この、本質を問う営みが哲学(現象学)で、本質観取と呼ばれる。

本質観取とは、真理を想定してそれに近づこうとする「独断論」の姿勢ではない。

また、真理を否定し人それぞれの考えがあるだけだとする「相対主義」でもない。

互いの実体験をていねいに聞き合いがながら、どんな人の体験にも共通することと、人によって多様であることを区別し、中心的な意味を取り出すことを言う。

この本質観取のルーツは、ソクラテスの「〜とは何か」という問いにある。

プラトンの初期対話篇で描かれるソクラテスは、勇気、正義、知恵、節度などをテーマに、対話者たちに向けて、「◯◯とは何か」という問いを向ける。

しかし、プラトンでは、対話者がアポリア(行き止まり)につきあたって終わるのが常となり、「答え」が出されることはない(答えの方向性は示されているが)。それゆえに、「こうした問いは答えがでない」という理解を呼び起こしてしまう。

さらに、プラトンは中期になると、答えはでないのではないかという疑問に対抗するために、「〜とは何か」の答えとしてイデアがあると語る。しっかり議論を重ねれば必ず相対的で流動的な回答ではなく、永遠不変の真実にたどり着くという主張。

本質観取の定義は以下の通り。

<とは何かの問い>つまり本質観取の営みを、さしあたり<ある事柄がその名で呼ばれるための必要不可欠な条件を取り出すこと>と定義することができる。そしてこれんついて”だれもが納得しうる共通了解”をつくりあげられることも、理解していただけたと思う。『現象学とは何か: 哲学と学問を刷新する』 |(竹田青嗣,、西研 等)

本質とは何か

本質とは、<ある事柄がその名で呼ばれるための必要不可欠な条件>であり、さらにその条件について”だれもが納得しうる共通了解”をつくりあげているもの、ということ。

つまり、ある名を持つ概念を、多くの人が納得するくらい(十分に)言語的に説明したもの。

なぜ本質を求めるのか

本質とは何のために求められるのか。

なぜソクラテスとプラトンは、「よさの根拠」を問おうとしたのだろうか?生き方上の諸価値(正義や勇気や幸福)やポリスの制度のよしあしが、自明なものとして与えられなくなった時代を、彼らは生きていたからである。

現代を生きる私達もまた、彼らと同様に、価値の根拠があいまいななかを生きている。そのことは、生の方向を不明確なものとするだけではなく、生の意欲を削ぎかねないことでもある。

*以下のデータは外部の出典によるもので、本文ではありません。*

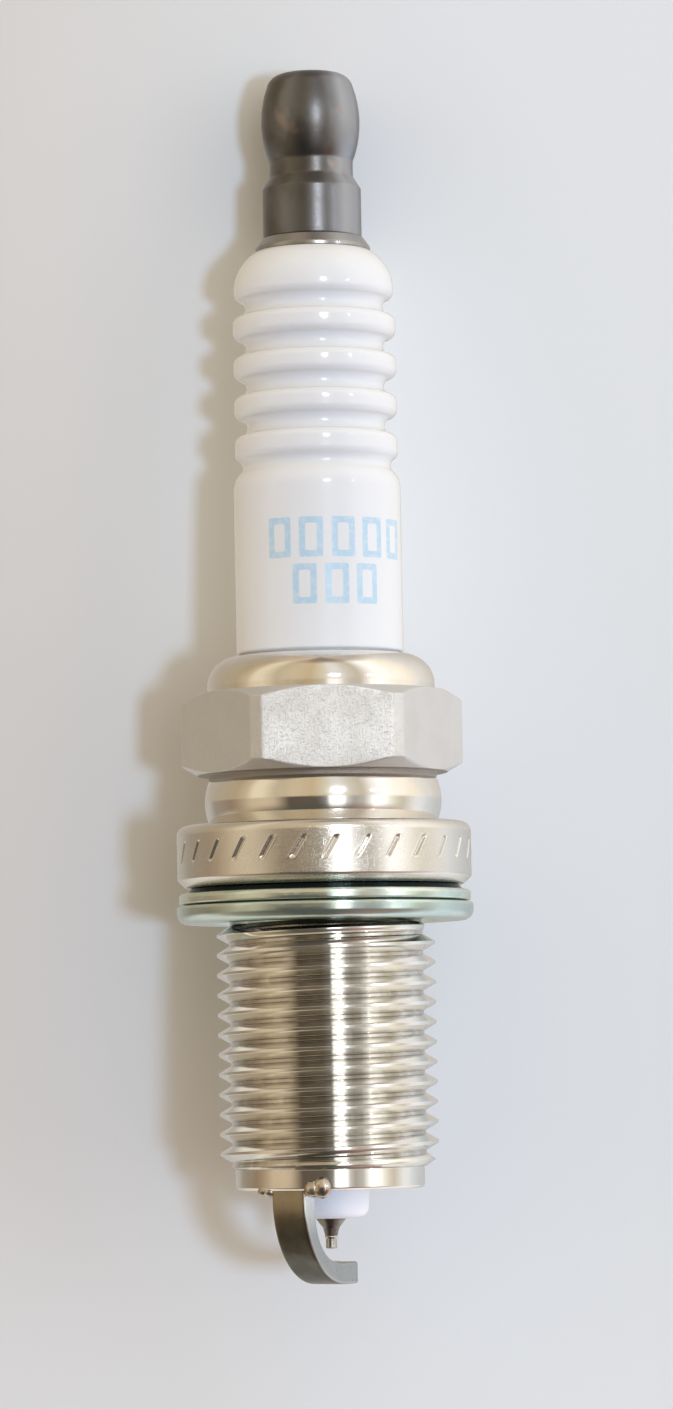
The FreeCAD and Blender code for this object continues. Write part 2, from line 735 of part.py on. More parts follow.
def make_gasket():
    """The folded ring of sheet steel: a crowned upper fold, a seam, and a rolled lower fold."""
    return revolved(
        "gasket",
        [
            ("gasket_inner", "gasket_crown"),
            ("gasket_inner", "gasket_inner_low"),
            ("gasket_flat_inner", "gasket_bottom"),
            ("gasket_radius - gasket_roll", "gasket_bottom", "gasket_roll", 1),
            ("gasket_radius", "gasket_bottom + gasket_roll"),
            ("gasket_radius", "gasket_seam_bottom"),
            ("gasket_seam_radius", "gasket_seam_bottom"),
            ("gasket_seam_radius", "gasket_seam_top"),
            ("gasket_upper_radius", "gasket_seam_top"),
            ("gasket_upper_radius", "gasket_top - gasket_upper_round", "gasket_upper_round", 1),
            ("gasket_upper_radius - gasket_upper_round", "gasket_top"),
            ("gasket_step_radius", "gasket_top"),
            ("gasket_crown_radius", "gasket_crown"),
        ],
    )


def turn_to_strap(piece):
    """Turn a piece about the plug's axis, from +X to the strap's direction."""
    upright = FreeCAD.Vector(0, 0, 1)
    turn = FreeCAD.Rotation(upright, size("strap_azimuth"))
    piece.Placement = FreeCAD.Placement(turn.multVec(piece.Placement.Base), turn)


CORE_BEND_CENTRE = "strap_outer - strap_bend_outer"
CORE_OUTLINE = [
    (f"{CORE_BEND_CENTRE} + strap_core_inner", "0 - reach"),
    (f"{CORE_BEND_CENTRE} + strap_core_inner", "strap_bottom + strap_bend_outer", "strap_core_inner", -1),
    (CORE_BEND_CENTRE, "strap_bottom + strap_bend_outer - strap_core_inner"),
    (CORE_BEND_CENTRE, "strap_bottom + strap_bend_outer - strap_core_outer", "strap_core_outer", 1),
    (f"{CORE_BEND_CENTRE} + strap_core_outer", "strap_bottom + strap_bend_outer"),
    (f"{CORE_BEND_CENTRE} + strap_core_outer", "0 - reach"),
]


def make_ground_electrode():
    """The strap, bent under the fine wire, with a bore for its core and a seat for its pad."""
    body = padded(
        "ground_electrode",
        [
            ("strap_inner", "0 - reach"),
            ("strap_inner", "strap_inside + strap_bend_inner", "strap_bend_inner", -1),
            ("strap_inner - strap_bend_inner", "strap_inside"),
            ("0 - strap_end", "strap_inside"),
            ("0 - strap_end", "strap_bottom + strap_end_round", "strap_end_round", 1),
            ("strap_end_round - strap_end", "strap_bottom"),
            (CORE_BEND_CENTRE, "strap_bottom", "strap_bend_outer", 1),
            ("strap_outer", "strap_bottom + strap_bend_outer"),
            ("strap_outer", "0 - reach"),
        ],
        "strap_width",
    )
    before = volume(body)
    bent = body.Tip
    root = size("0 - reach")
    end_edge_height = size("strap_inside")
    rounded = []
    for number, edge in enumerate(body.Shape.Edges, start=1):
        places = [vertex.Point for vertex in edge.Vertexes]
        runs_along = abs(places[0].y - places[-1].y) < TOUCH
        at_root = all(abs(place.z - root) < TOUCH for place in places)
        across_end = all(place.x < 0 and abs(place.z - end_edge_height) < TOUCH for place in places)
        if across_end or (runs_along and not at_root):
            rounded.append(f"Edge{number}")
    rounding = body.newObject("PartDesign::Fillet", "strap_edges")
    rounding.Base = (bent, rounded)
    rounding.setExpression("Radius", bound("strap_edge"))
    body.Tip = rounding
    check_removed("strap_edges", before, rounding)

    before = volume(body)
    core = new_sketch(body, "strap_core_space")
    outline(core, CORE_OUTLINE)
    space = body.newObject("PartDesign::Pocket", "core_space")
    space.Profile = core
    space.SideType = "Symmetric"
    space.setExpression("Length", bound("strap_core_width"))
    body.Tip = space
    check_removed("core_space", before, space)

    seat = new_sketch(body, "pad_seat", "XY_Plane")
    seat.setExpression("AttachmentOffset.Base.z", bound("pad_bottom"))
    ring = Part.Circle(FreeCAD.Vector(0, 0, 0), FreeCAD.Vector(0, 0, 1), size("pad_radius"))
    seat.addGeometry(ring, False)
    seat.addConstraint(Sketcher.Constraint("Coincident", 0, 3, -1, 1))
    held = seat.addConstraint(Sketcher.Constraint("Radius", 0, size("pad_radius")))
    seat.setExpression(f"Constraints[{held}]", bound("pad_radius"))
    cut_pocket(body, "pad_seat_cut", seat, "pad_radius", True)
    turn_to_strap(body)
    return body


def make_ground_core():
    """The copper core inside the strap."""
    body = padded("ground_core", CORE_OUTLINE, "strap_core_width")
    turn_to_strap(body)
    return body


def make_ground_pad():
    """The precious-metal pad that faces the fine wire."""
    pad = column("sparking_pad", "pad_radius", "pad_bottom", "pad_top")
    pad.Label = "ground_pad"
    return pad


def make_ground_weld(shell, strap):
    """Two beads squeezed out beside the strap's root, below the shell's end face."""
    beads = []
    for name, side_sign in (("front", 1), ("rear", -1)):
        bead = doc.addObject("Part::Ellipsoid", f"{name}_bead")
        bead.setExpression("Radius1", bound(f"{name}_bead_height"))
        bead.setExpression("Radius2", bound(f"{name}_bead_depth"))
        bead.setExpression("Radius3", bound(f"{name}_bead_width"))
        sideways = side_sign * size(f"{name}_bead_side")
        bead.Placement.Base = FreeCAD.Vector(size(f"{name}_bead_out"), sideways, size("0 - reach"))
        turn_to_strap(bead)
        beads.append(bead)
    pair = doc.addObject("Part::MultiFuse", "bead_pair")
    pair.Shapes = beads
    below_shell = cut_by("beads_below_shell", pair, shell)
    return cut_by("ground_weld", below_shell, strap)


def write_parts(pieces):
    """Check every object of the document, then write each piece to its own file."""
    doc.recompute()
    for made in doc.Objects:
        if "Invalid" in made.State or "Error" in made.State:
            raise RuntimeError(f"{made.Label} failed: {made.State}")
    for piece in pieces:
        if piece.Shape.isNull() or not piece.Shape.isValid():
            raise RuntimeError(f"{piece.Label} has no valid shape")
    os.makedirs("parts", exist_ok=True)
    for piece in pieces:
        piece.Shape.exportStep(f"parts/{piece.Label}.step")


shell = make_shell()
terminal_stud = make_terminal_stud()
centre_electrode = make_centre_electrode()
centre_core = make_centre_core()
ground_electrode = make_ground_electrode()
write_parts(
    [
        shell,
        make_insulator(),
        make_terminal_nut(),
        terminal_stud,
        make_glass_seal_upper(terminal_stud),
        make_resistor(),
        make_glass_seal_lower(centre_electrode, centre_core),
        centre_electrode,
        centre_core,
        make_tip_weld(),
        make_iridium_tip(),
        make_packing_washer(),
        make_wire_ring("packing_ring_lower", "lower_ring_height"),
        make_talc_filling(),
        make_wire_ring("packing_ring_upper", "upper_ring_height"),
        make_gasket(),
        ground_electrode,
        make_ground_core(),
        make_ground_pad(),
        make_ground_weld(shell, ground_electrode),
    ]
)
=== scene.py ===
import math
from collections import namedtuple

import bmesh
import bpy
import numpy as np
from mathutils import Matrix, Vector, noise


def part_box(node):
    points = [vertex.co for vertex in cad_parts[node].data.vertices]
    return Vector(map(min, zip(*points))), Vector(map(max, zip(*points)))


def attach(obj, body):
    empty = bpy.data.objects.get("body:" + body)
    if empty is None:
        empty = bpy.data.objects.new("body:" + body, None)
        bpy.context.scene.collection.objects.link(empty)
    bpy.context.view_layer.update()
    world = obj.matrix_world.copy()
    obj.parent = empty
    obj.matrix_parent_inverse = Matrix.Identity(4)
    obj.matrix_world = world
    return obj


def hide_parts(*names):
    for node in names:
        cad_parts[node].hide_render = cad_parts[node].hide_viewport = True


# The looks of a spark plug around its CAD frame. Outlines are in millimetres as (radius, height)
# on the plug's axis, the same sizes that the CAD uses; meshes are built in metres.

MM = 0.001
TURN = 2 * math.pi
QUARTER = math.radians(90)

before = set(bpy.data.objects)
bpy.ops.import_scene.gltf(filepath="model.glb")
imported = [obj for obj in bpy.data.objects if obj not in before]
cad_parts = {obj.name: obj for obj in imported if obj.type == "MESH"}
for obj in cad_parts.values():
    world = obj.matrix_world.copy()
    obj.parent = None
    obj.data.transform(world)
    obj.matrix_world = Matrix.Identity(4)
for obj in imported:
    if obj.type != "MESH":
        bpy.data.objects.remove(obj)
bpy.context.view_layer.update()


def node_span(name):
    """Lowest and highest corner of a CAD node, in millimetres."""
    low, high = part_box(name)
    return Vector(low) / MM, Vector(high) / MM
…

そういう現代だからこそ<〜とは何かの問い=本質観取>は意味を持つ。

それは、個人、集団、社会などの様々な次元において、あらためて価値の根拠を問い、自分(たち)を方向づけようとする動機をもつのである。

このような本質観取は、価値不在の現代において、われわれがまた連帯を取り戻すためには必要な営みといえるだろう。

連帯は必要なのか

良識ある知識人はだいたいこういう結論に至る。

しかし、最後に一つ問いたい。

そもそも共通言語を強化し、連帯を取り戻す必要はあるのか?

今の情報化社会において、各自がそれぞれ違うメディアで無数のコンテンツに触れる。

代替案は今のところ思い上がらない。

たしかに、本質観取のような営みがなくなれば、人々がある概念に対して持つ意味合いがズレていき、どんどん話される言葉が空洞化していくだろう。

ただ、だったら、それに代わる異なるコミュニケーション方法が出てくる可能性もあるだろう。